DIRECTIVE: All entries should be output exactly as they stand.

DATA FOR THE TASK:
START
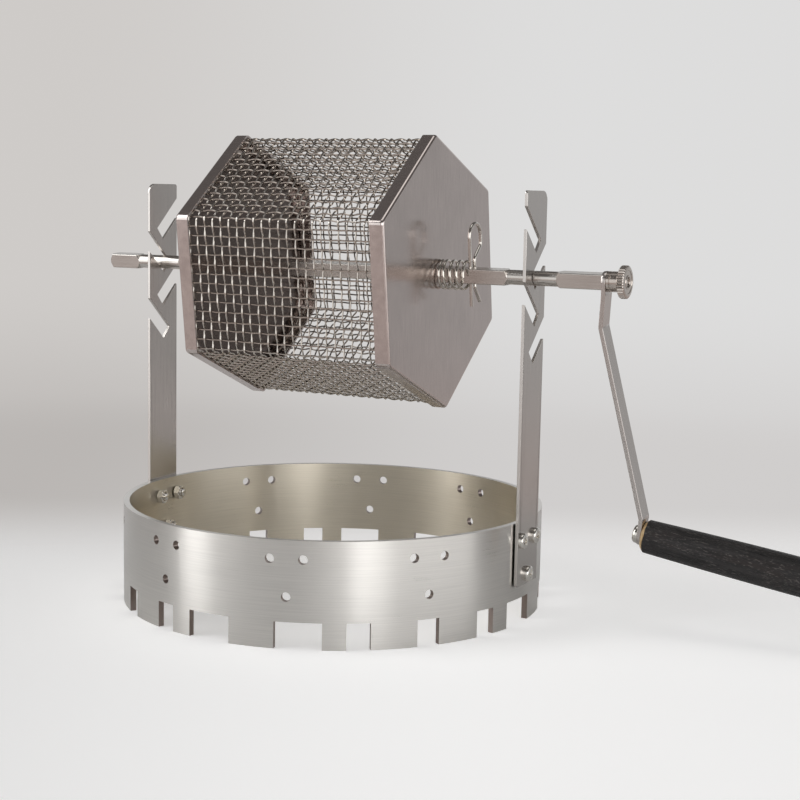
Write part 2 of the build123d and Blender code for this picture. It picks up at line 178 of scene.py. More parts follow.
glowing_air = put(air, "ShaderNodeBackground", {"Color": surroundings, "Strength": 1.0})
put(air, "ShaderNodeOutputWorld", {"Surface": glowing_air.outputs[0]})

floor_paper = bpy.data.materials.new("studio_paper")
floor_paper.use_nodes = True
paper = floor_paper.node_tree
paper.nodes.clear()
spot = put(paper, "ShaderNodeTexCoord").outputs["Object"]
behind = along(paper, spot, (-behind_camera.x, -behind_camera.y, 0.0))
to_right = along(paper, spot, tuple(level_right))
reach = put(paper, "ShaderNodeVectorMath", {0: spot}, operation="LENGTH").outputs["Value"]
seen = in_picture(paper)
glow = sums(paper, "MULTIPLY", seen, spread(paper, to_right, *GLOW_SIDE_FADE, *GLOW))
matt = put(paper, "ShaderNodeBsdfPrincipled", {
    "Base Color": (0.84, 0.84, 0.84, 1.0), "Roughness": 0.95, "Specular IOR Level": 0.05,
    "Emission Color": (1.0, 1.0, 1.0, 1.0), "Emission Strength": glow})
# painted shade: behind the stand the paper shows the camera the darker tone of the backdrop's foot
foot_tone = blended(paper, spread(paper, to_right, *BEND_SIDE_FADE), BACKDROP_FOOT_LEFT, BACKDROP_FOOT_RIGHT)
far = put(paper, "ShaderNodeEmission", {"Strength": 1.0, "Color": foot_tone})
bend = sums(paper, "MULTIPLY", spread(paper, behind, *BEND_FADE), seen)
bent_paper = put(paper, "ShaderNodeMixShader", {0: bend, 1: matt.outputs[0], 2: far.outputs[0]})
open_air = put(paper, "ShaderNodeBsdfTransparent")
gone = sums(paper, "MULTIPLY", spread(paper, reach, *METAL_SEES_FADE), sums(paper, "SUBTRACT", 1.0, seen))
gone = sums(paper, "MAXIMUM", gone, spread(paper, reach, *CAMERA_SEES_FADE))
round_paper = put(paper, "ShaderNodeMixShader", {0: gone, 1: bent_paper.outputs[0], 2: open_air.outputs[0]})
put(paper, "ShaderNodeOutputMaterial", {"Surface": round_paper.outputs[0]})

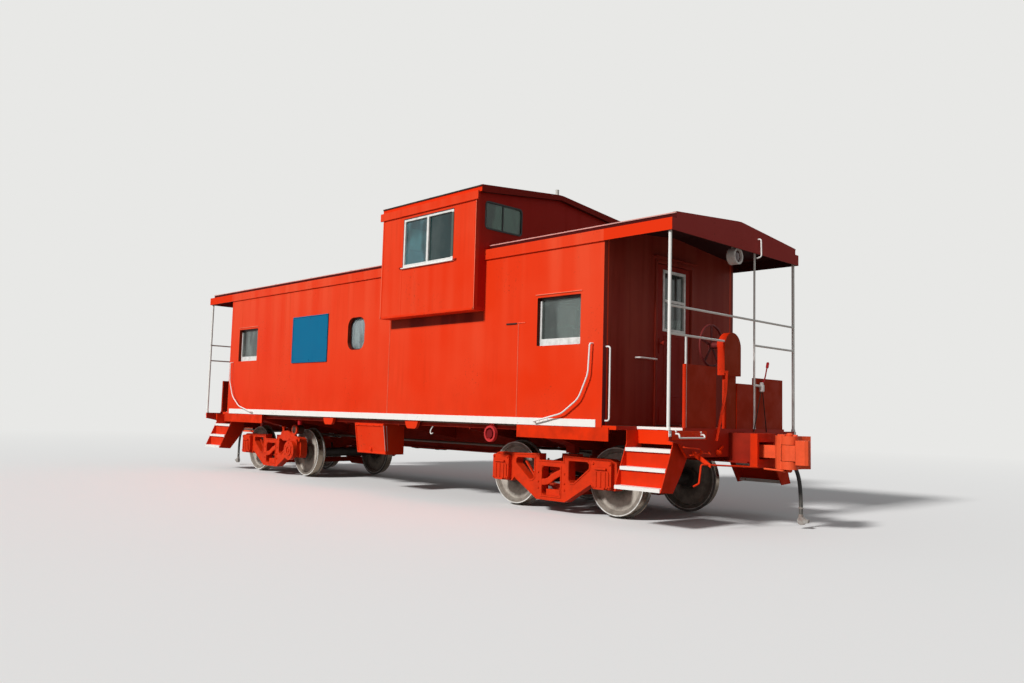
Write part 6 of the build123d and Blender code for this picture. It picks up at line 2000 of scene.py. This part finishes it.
@dataclass
class Coupler(EndAssembly):
    """Detail of one coupler: the knuckle pin's ends, ribs on top of the head and the lock lifter under it."""

    pin: Pair = (6.352, -0.128)
    head_top_z: float = 1.065
    head_foot_z: float = 0.695
    pin_head: Pairs = ((0.034, -0.004), (0.038, 0.006), (0.038, 0.018), (0.026, 0.03), (0.01, 0.034))
    pin_foot: Pairs = ((0.03, -0.004), (0.03, 0.02), (0.016, 0.034))
    # Ribs on the head: from, to, width
    ribs: tuple[tuple[Pair, Pair, float], ...] = (
        ((6.175, 0.02), (6.35, 0.055), 0.05),
        ((6.2, -0.085), (6.3, -0.12), 0.04))
    rib_rise: float = 0.006
    rib_height: float = 0.018
    lifter: Route = (
        (6.3, -0.1, 0.705), (6.31, -0.15, 0.668), (6.33, -0.22, 0.676),
        (6.33, -0.252, 0.684), (6.12, -0.272, 0.694))
    lifter_rod: float = 0.022

    def build(self) -> None:
        """Build the detail that swings with the coupler."""
        head = Shell()
        head.add(turned(self.pin_head, (*self.pin, self.head_top_z), UP, 20))
        head.add(turned(self.pin_foot, (*self.pin, self.head_foot_z), (0, 0, -1), 16))
        z = self.head_top_z + self.rib_rise
        for start, end, width in self.ribs:
            head.add(strip((*start, z), (*end, z), width, self.rib_height))
        head.add(bar(bent(self.lifter, 0.03), self.lifter_rod, 12))
        self.fit_end(head, "coupler_ribs", "coupler_iron", "coupler_iron", "coupler")


@dataclass
class CrewSeats(Assembly):
    """The four seats of the cupola: padded cushions on steel boxes."""

    middle_x: float = 1.594
    deck_z: float = 2.56
    seat_y: float = 0.96
    # Each is its place along from the middle and its height over the deck, its size, and for a pad its
    # lean in radians as well
    cushion_place: Pair = (0.4, 0.445)
    cushion_size: Point = (0.45, 0.46, 0.1)
    cushion_lean: float = -0.04
    back_place: Pair = (0.118, 0.69)
    back_size: Point = (0.09, 0.46, 0.41)
    back_lean: float = 0.06
    box_place: Pair = (0.24, 0.2)
    box_size: Point = (0.32, 0.42, 0.39)
    rim_place: Pair = (0.4, 0.39)
    rim_size: Point = (0.44, 0.44, 0.02)

    def pad(self, centre: Point, size: Point, lean: float) -> np.ndarray:
        """Give a crowned cushion: a rounded box whose thickness swells as (1-u^4)(1-v^4) towards its middle.

        Args:
            centre: middle of the cushion.
            size: its length, width and thickness.
            lean: its turn about y, in radians.

        Returns:
            A grid of rings from edge to edge.
        """
        u = np.sin(np.linspace(-np.pi / 2, np.pi / 2, 20))[:, None]
        a = np.linspace(0, 2 * np.pi, 40, endpoint=False)[None]
        v = np.sign(np.cos(a)) * np.abs(np.cos(a)) ** 0.4
        w = np.sign(np.sin(a)) * np.abs(np.sin(a)) ** 0.7
        pinch = np.sqrt(np.clip(1 - np.abs(u) ** 6, 0.0004, 1))
        x = u * size[0] / 2 * (1 - 0.03 * v ** 2)
        y = v * size[1] / 2 * pinch ** 0.4 * (1 - 0.03 * u ** 2)
        z = w * size[2] / 2 * pinch * (0.72 + 0.28 * (1 - u ** 4) * (1 - v ** 4))
        cos, sin = math.cos(lean), math.sin(lean)
        turn = np.array([[cos, 0, sin], [0, 1, 0], [-sin, 0, cos]])
        return np.stack(np.broadcast_arrays(x, y, z), -1) @ turn.T + np.array(centre)

    def build(self) -> None:
        """Build cushions and boxes facing each way on both sides of the aisle."""
        pads, boxes = Shell(), Shell()
        for facing in (-1, 1):
            for y in (-self.seat_y, self.seat_y):
                for (along, rise), size, lean in (
                        (self.cushion_place, self.cushion_size, self.cushion_lean),
                        (self.back_place, self.back_size, self.back_lean)):
                    centre = (self.middle_x + facing * along, y, self.deck_z + rise)
                    pads.add(self.pad(centre, size, facing * lean))
                for (along, rise), (length, width, height), squareness in (
                        (self.box_place, self.box_size, 0.12), (self.rim_place, self.rim_size, 0.25)):
                    x, z = self.middle_x + facing * along, self.deck_z + rise
                    boxes.add(strip((x, y - width / 2, z), (x, y + width / 2, z), length, height,
                                    squareness=squareness))
        seats = self.fit(pads, "seat_cushions", "seat_cover", "seat_cover", sharp=180.0)
        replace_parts(seats, "cupola_seats")
        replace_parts(self.fit(boxes, "seat_boxes", "frame_paint", "frame_paint"), "cupola_seats")


def corners(box: tuple[Vector, Vector]) -> list[list[float]]:
    """Give a box's two corners as plain lists."""
    return [list(map(float, corner)) for corner in box]


def main() -> None:
    """Build the scene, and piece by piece."""
    logging.basicConfig(level=logging.INFO, format="%(message)s")
    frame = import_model()
    bpy.context.scene.view_settings.view_transform = "Standard"
    Studio().build()
    shop = Paintshop(frame)
    ends = (("a", 1), ("b", -1))
    for end, side in ends:
        AirHose(shop, end, side).build()
    shop.dress_nodes()
    for assembly in (CarSides, Cupola, MainRoof, Underbody, DriveGear, CrewSeats):
        assembly(shop).build()
    for end, side in ends:
        for assembly in (Platform, Truck, Coupler):
            assembly(shop, end, side).build()


if __name__ == "__main__":
    main()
END
THE RESULT:
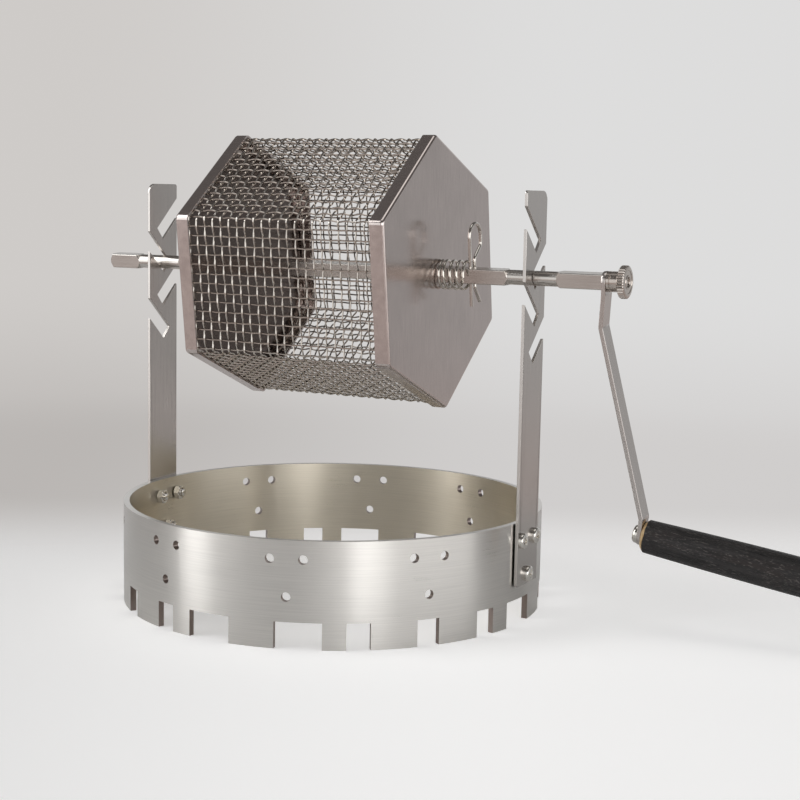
Write part 2 of the build123d and Blender code for this picture. It picks up at line 178 of scene.py. More parts follow.
glowing_air = put(air, "ShaderNodeBackground", {"Color": surroundings, "Strength": 1.0})
put(air, "ShaderNodeOutputWorld", {"Surface": glowing_air.outputs[0]})

floor_paper = bpy.data.materials.new("studio_paper")
floor_paper.use_nodes = True
paper = floor_paper.node_tree
paper.nodes.clear()
spot = put(paper, "ShaderNodeTexCoord").outputs["Object"]
behind = along(paper, spot, (-behind_camera.x, -behind_camera.y, 0.0))
to_right = along(paper, spot, tuple(level_right))
reach = put(paper, "ShaderNodeVectorMath", {0: spot}, operation="LENGTH").outputs["Value"]
seen = in_picture(paper)
glow = sums(paper, "MULTIPLY", seen, spread(paper, to_right, *GLOW_SIDE_FADE, *GLOW))
matt = put(paper, "ShaderNodeBsdfPrincipled", {
    "Base Color": (0.84, 0.84, 0.84, 1.0), "Roughness": 0.95, "Specular IOR Level": 0.05,
    "Emission Color": (1.0, 1.0, 1.0, 1.0), "Emission Strength": glow})
# painted shade: behind the stand the paper shows the camera the darker tone of the backdrop's foot
foot_tone = blended(paper, spread(paper, to_right, *BEND_SIDE_FADE), BACKDROP_FOOT_LEFT, BACKDROP_FOOT_RIGHT)
far = put(paper, "ShaderNodeEmission", {"Strength": 1.0, "Color": foot_tone})
bend = sums(paper, "MULTIPLY", spread(paper, behind, *BEND_FADE), seen)
bent_paper = put(paper, "ShaderNodeMixShader", {0: bend, 1: matt.outputs[0], 2: far.outputs[0]})
open_air = put(paper, "ShaderNodeBsdfTransparent")
gone = sums(paper, "MULTIPLY", spread(paper, reach, *METAL_SEES_FADE), sums(paper, "SUBTRACT", 1.0, seen))
gone = sums(paper, "MAXIMUM", gone, spread(paper, reach, *CAMERA_SEES_FADE))
round_paper = put(paper, "ShaderNodeMixShader", {0: gone, 1: bent_paper.outputs[0], 2: open_air.outputs[0]})
put(paper, "ShaderNodeOutputMaterial", {"Surface": round_paper.outputs[0]})

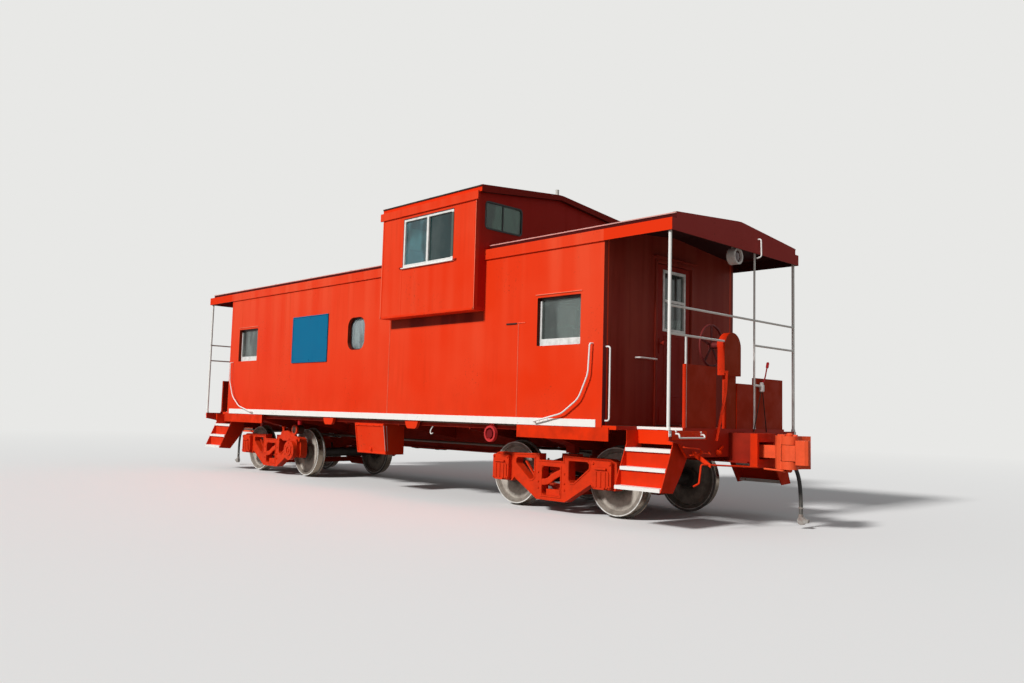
Write part 6 of the build123d and Blender code for this picture. It picks up at line 2000 of scene.py. This part finishes it.
@dataclass
class Coupler(EndAssembly):
    """Detail of one coupler: the knuckle pin's ends, ribs on top of the head and the lock lifter under it."""

    pin: Pair = (6.352, -0.128)
    head_top_z: float = 1.065
    head_foot_z: float = 0.695
    pin_head: Pairs = ((0.034, -0.004), (0.038, 0.006), (0.038, 0.018), (0.026, 0.03), (0.01, 0.034))
    pin_foot: Pairs = ((0.03, -0.004), (0.03, 0.02), (0.016, 0.034))
    # Ribs on the head: from, to, width
    ribs: tuple[tuple[Pair, Pair, float], ...] = (
        ((6.175, 0.02), (6.35, 0.055), 0.05),
        ((6.2, -0.085), (6.3, -0.12), 0.04))
    rib_rise: float = 0.006
    rib_height: float = 0.018
    lifter: Route = (
        (6.3, -0.1, 0.705), (6.31, -0.15, 0.668), (6.33, -0.22, 0.676),
        (6.33, -0.252, 0.684), (6.12, -0.272, 0.694))
    lifter_rod: float = 0.022

    def build(self) -> None:
        """Build the detail that swings with the coupler."""
        head = Shell()
        head.add(turned(self.pin_head, (*self.pin, self.head_top_z), UP, 20))
        head.add(turned(self.pin_foot, (*self.pin, self.head_foot_z), (0, 0, -1), 16))
        z = self.head_top_z + self.rib_rise
        for start, end, width in self.ribs:
            head.add(strip((*start, z), (*end, z), width, self.rib_height))
        head.add(bar(bent(self.lifter, 0.03), self.lifter_rod, 12))
        self.fit_end(head, "coupler_ribs", "coupler_iron", "coupler_iron", "coupler")


@dataclass
class CrewSeats(Assembly):
    """The four seats of the cupola: padded cushions on steel boxes."""

    middle_x: float = 1.594
    deck_z: float = 2.56
    seat_y: float = 0.96
    # Each is its place along from the middle and its height over the deck, its size, and for a pad its
    # lean in radians as well
    cushion_place: Pair = (0.4, 0.445)
    cushion_size: Point = (0.45, 0.46, 0.1)
    cushion_lean: float = -0.04
    back_place: Pair = (0.118, 0.69)
    back_size: Point = (0.09, 0.46, 0.41)
    back_lean: float = 0.06
    box_place: Pair = (0.24, 0.2)
    box_size: Point = (0.32, 0.42, 0.39)
    rim_place: Pair = (0.4, 0.39)
    rim_size: Point = (0.44, 0.44, 0.02)

    def pad(self, centre: Point, size: Point, lean: float) -> np.ndarray:
        """Give a crowned cushion: a rounded box whose thickness swells as (1-u^4)(1-v^4) towards its middle.

        Args:
            centre: middle of the cushion.
            size: its length, width and thickness.
            lean: its turn about y, in radians.

        Returns:
            A grid of rings from edge to edge.
        """
        u = np.sin(np.linspace(-np.pi / 2, np.pi / 2, 20))[:, None]
        a = np.linspace(0, 2 * np.pi, 40, endpoint=False)[None]
        v = np.sign(np.cos(a)) * np.abs(np.cos(a)) ** 0.4
        w = np.sign(np.sin(a)) * np.abs(np.sin(a)) ** 0.7
        pinch = np.sqrt(np.clip(1 - np.abs(u) ** 6, 0.0004, 1))
        x = u * size[0] / 2 * (1 - 0.03 * v ** 2)
        y = v * size[1] / 2 * pinch ** 0.4 * (1 - 0.03 * u ** 2)
        z = w * size[2] / 2 * pinch * (0.72 + 0.28 * (1 - u ** 4) * (1 - v ** 4))
        cos, sin = math.cos(lean), math.sin(lean)
        turn = np.array([[cos, 0, sin], [0, 1, 0], [-sin, 0, cos]])
        return np.stack(np.broadcast_arrays(x, y, z), -1) @ turn.T + np.array(centre)

    def build(self) -> None:
        """Build cushions and boxes facing each way on both sides of the aisle."""
        pads, boxes = Shell(), Shell()
        for facing in (-1, 1):
            for y in (-self.seat_y, self.seat_y):
                for (along, rise), size, lean in (
                        (self.cushion_place, self.cushion_size, self.cushion_lean),
                        (self.back_place, self.back_size, self.back_lean)):
                    centre = (self.middle_x + facing * along, y, self.deck_z + rise)
                    pads.add(self.pad(centre, size, facing * lean))
                for (along, rise), (length, width, height), squareness in (
                        (self.box_place, self.box_size, 0.12), (self.rim_place, self.rim_size, 0.25)):
                    x, z = self.middle_x + facing * along, self.deck_z + rise
                    boxes.add(strip((x, y - width / 2, z), (x, y + width / 2, z), length, height,
                                    squareness=squareness))
        seats = self.fit(pads, "seat_cushions", "seat_cover", "seat_cover", sharp=180.0)
        replace_parts(seats, "cupola_seats")
        replace_parts(self.fit(boxes, "seat_boxes", "frame_paint", "frame_paint"), "cupola_seats")


def corners(box: tuple[Vector, Vector]) -> list[list[float]]:
    """Give a box's two corners as plain lists."""
    return [list(map(float, corner)) for corner in box]


def main() -> None:
    """Build the scene, and piece by piece."""
    logging.basicConfig(level=logging.INFO, format="%(message)s")
    frame = import_model()
    bpy.context.scene.view_settings.view_transform = "Standard"
    Studio().build()
    shop = Paintshop(frame)
    ends = (("a", 1), ("b", -1))
    for end, side in ends:
        AirHose(shop, end, side).build()
    shop.dress_nodes()
    for assembly in (CarSides, Cupola, MainRoof, Underbody, DriveGear, CrewSeats):
        assembly(shop).build()
    for end, side in ends:
        for assembly in (Platform, Truck, Coupler):
            assembly(shop, end, side).build()


if __name__ == "__main__":
    main()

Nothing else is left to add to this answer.